Winery growth is symbiotic between the vines and the ones planting them. Enologists, winemakers and their field staff monitor soil conditions, weather, moisture and a myriad of other variables all year long, giving the vines their best chance to produce fruit worth the effort poured into them. As the staff tucks more harvests under their belts, the knowledge goes a long way to making vineyard improvements. That’s the track for Adrien Halpin, assistant winemaker at Odette Estate in Napa’s Stag’s Leap district. In 2012, when Halpin was hired, the winery itself was getting used to some new management.
“The vineyards and the land here are old,” Halpin says. “Odette was purchased by the PlumpJack family in 2011 to round out their win
ery profiles; but before that, the Steltzner family owned this place since the ‘60s. We made our footprint from the ground up, but this place has some real history under its roots.”

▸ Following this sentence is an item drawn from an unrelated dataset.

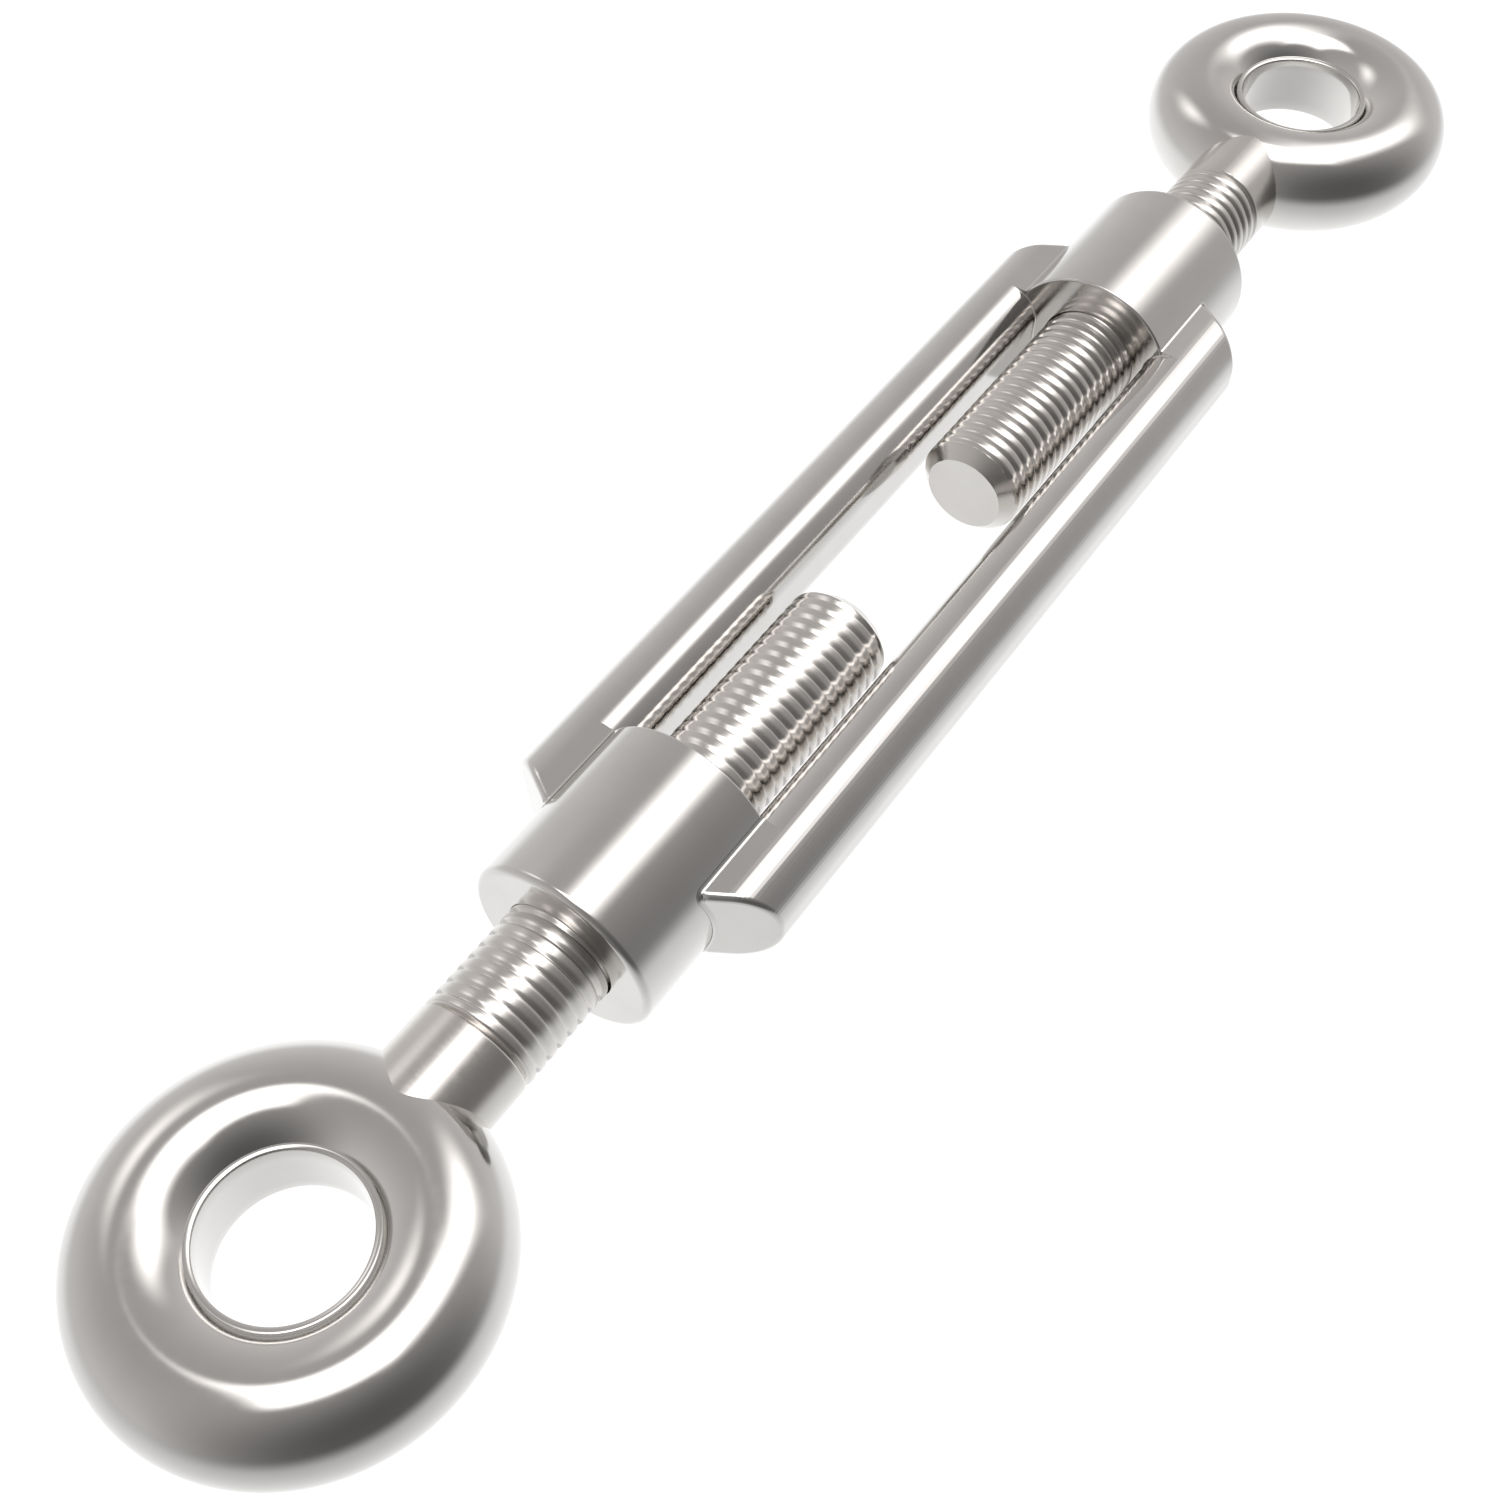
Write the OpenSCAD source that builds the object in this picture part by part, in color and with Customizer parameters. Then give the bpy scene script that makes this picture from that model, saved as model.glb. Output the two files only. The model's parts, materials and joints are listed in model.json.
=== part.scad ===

Halpin, like his winery, can’t say he’s been in town as long as some of Odette’s neighbors. His career started with an interest in chemistry while studying at California Polytechnic university San Luis Obispo. “One of the best things studying at SLO did for me was the college introduced so many fields of work related to my major,” he says. “I knew I never wanted to work at a desk. The viticulture program put me in a field, working on central coast wines and their winemakers. That was my turning point; I knew I wanted to get into wine.”
Besides his studies, Halpin had another intersection between him and the wine world. “To help pay my way through college, I worked at restaurants and bars,” he says. “Eventually, I came to a place that served a loyal selection of local wines. I did tastings to help my palette pair wines with food, and I got to directly interact with customers and buyers, relying on my expertise to help them make a pairing that worked with their dinners. That propelled me into the industry, alongside my studies.”
Today, Halpin has a hand in nearly every operation at the winery. “I’d hardly call any day boring or slow,” he says. “When we’re not blending, tasting or barreling, we’re spending our days measuring Brix levels, testing fermentation for the next harvest or covering our crops so they don’t crisp in the sun. It’s everything I’ve wanted to do ever since I started at the central coast.”
How does someone interested in winemaking make his or her entrance today? “There’s nothing more important in the wine industry than experience,” Halpin says. “There’s no substitute to getting out in the vineyards and working a harvest with the winemaker there. Never be afraid to get your hands dirty, because it shows you’re there to do work and excel.”